This approach reminds me of one of my dad's wacky practical jokes: He'll start pouring a glass of water for one of my friends and tell the unsuspecting chump "just say when." The chump will say "Stop," and my dad will keep pouring. The chump will say "That's enough!" and my dad will keep pouring. My dad will keep pouring till the water spills over the edge of the glass and splashes on to the table. Then my dad will look at him in faux bewilderment and say: "You never said 'when.'" A classic.
And here's the amazing thing: Those who overliteralize the words of God get mocked in the Bible itself. I learned this while reading a book called Rescuing the Bible from Fundamentalism by retired Episcopal bishop John Shelby Spong, who refers to the following passage in the Gospel of John:
In reply Jesus declared, "I tell you the truth, no one can see the kingdom of God unless he is born again."
"How can a man be born when he is old?" Nicodemus [a Pharisee] asked. "Surely he cannot enter a second time into his mother's womb to be born!" ( John 3:3-4, NIV).
Nicodemus is like a sitcom dunderhead here. Born again? How is that possible? How can an adult squeeze back into his mother's uterus? He can't see that Jesus's words were figurative and poetic, and he becomes the butt of a joke.

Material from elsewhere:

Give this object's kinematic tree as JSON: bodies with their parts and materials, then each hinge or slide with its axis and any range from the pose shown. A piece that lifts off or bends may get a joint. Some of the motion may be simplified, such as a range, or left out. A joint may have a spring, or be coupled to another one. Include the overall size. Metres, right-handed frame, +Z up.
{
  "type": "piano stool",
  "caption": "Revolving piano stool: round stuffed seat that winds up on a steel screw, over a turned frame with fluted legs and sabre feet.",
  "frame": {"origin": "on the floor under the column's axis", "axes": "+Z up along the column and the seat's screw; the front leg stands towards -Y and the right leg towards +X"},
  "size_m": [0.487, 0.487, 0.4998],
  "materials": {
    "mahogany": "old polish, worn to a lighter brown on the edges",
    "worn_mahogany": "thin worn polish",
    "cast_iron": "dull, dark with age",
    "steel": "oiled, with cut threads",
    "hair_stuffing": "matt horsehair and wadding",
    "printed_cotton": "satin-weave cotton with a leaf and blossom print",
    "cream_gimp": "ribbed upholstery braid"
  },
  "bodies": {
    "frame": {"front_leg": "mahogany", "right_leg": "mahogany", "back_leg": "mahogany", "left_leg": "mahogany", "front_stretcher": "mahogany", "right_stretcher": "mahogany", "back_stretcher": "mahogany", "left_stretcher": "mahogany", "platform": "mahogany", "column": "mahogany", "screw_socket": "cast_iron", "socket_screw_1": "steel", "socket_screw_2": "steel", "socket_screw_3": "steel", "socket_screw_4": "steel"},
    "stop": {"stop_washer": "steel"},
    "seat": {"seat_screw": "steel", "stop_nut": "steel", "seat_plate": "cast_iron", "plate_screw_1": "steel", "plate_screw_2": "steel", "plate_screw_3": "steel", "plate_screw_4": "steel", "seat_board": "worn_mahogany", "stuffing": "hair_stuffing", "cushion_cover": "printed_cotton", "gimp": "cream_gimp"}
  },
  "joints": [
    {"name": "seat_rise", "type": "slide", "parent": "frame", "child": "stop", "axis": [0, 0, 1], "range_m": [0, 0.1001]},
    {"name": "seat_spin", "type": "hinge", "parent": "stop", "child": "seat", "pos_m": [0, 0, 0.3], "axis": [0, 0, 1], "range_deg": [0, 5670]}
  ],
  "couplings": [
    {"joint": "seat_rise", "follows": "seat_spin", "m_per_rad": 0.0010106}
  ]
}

"The truth will make you free." --JOHN 8:32
Day 290. Ever since my lying spree on the Falwell trip, I've recommitted myself to extreme honesty. In response, Julie has come up with a way to make my honesty more palatable. She's started to ask me a singularly terrifying question: What are you thinking about? We'll be walking to the playground, and she'll spring it on me:
"Hey. What are you thinking about?"
I can't just respond "nothing much." I have to tell the truth, the unvarnished truth.
"I'm thinking about that rude guy at the Judaica store on Broadway, and how I should have told him, 'You just became a villain in my book.'"
"Sounds like vengeance. Isn't that biblically forbidden?"
Julie loves her new trick. It's as if she's found a peephole into my soul and can discover who she's really married to, no deceptions. Or, as she puts it, "I feel like I've picked up a chance card in Monopoly."
We'll be unpacking groceries, and suddenly I'll hear: "What are you thinking about?"
"Oh, business stuff."
She's not falling for that. "What business stuff?"
"That I wish I could time travel back to 1991 and buy up hundreds of internet names like flowers.com and beer.com and cabbage.com, then I could sell them for millions of dollars to the flower and beer and cabbage industries, and then I'd never have to work again." (This is an alarmingly common fantasy of mine.)
"That's the saddest daydream I've ever heard. Plus, that's greed."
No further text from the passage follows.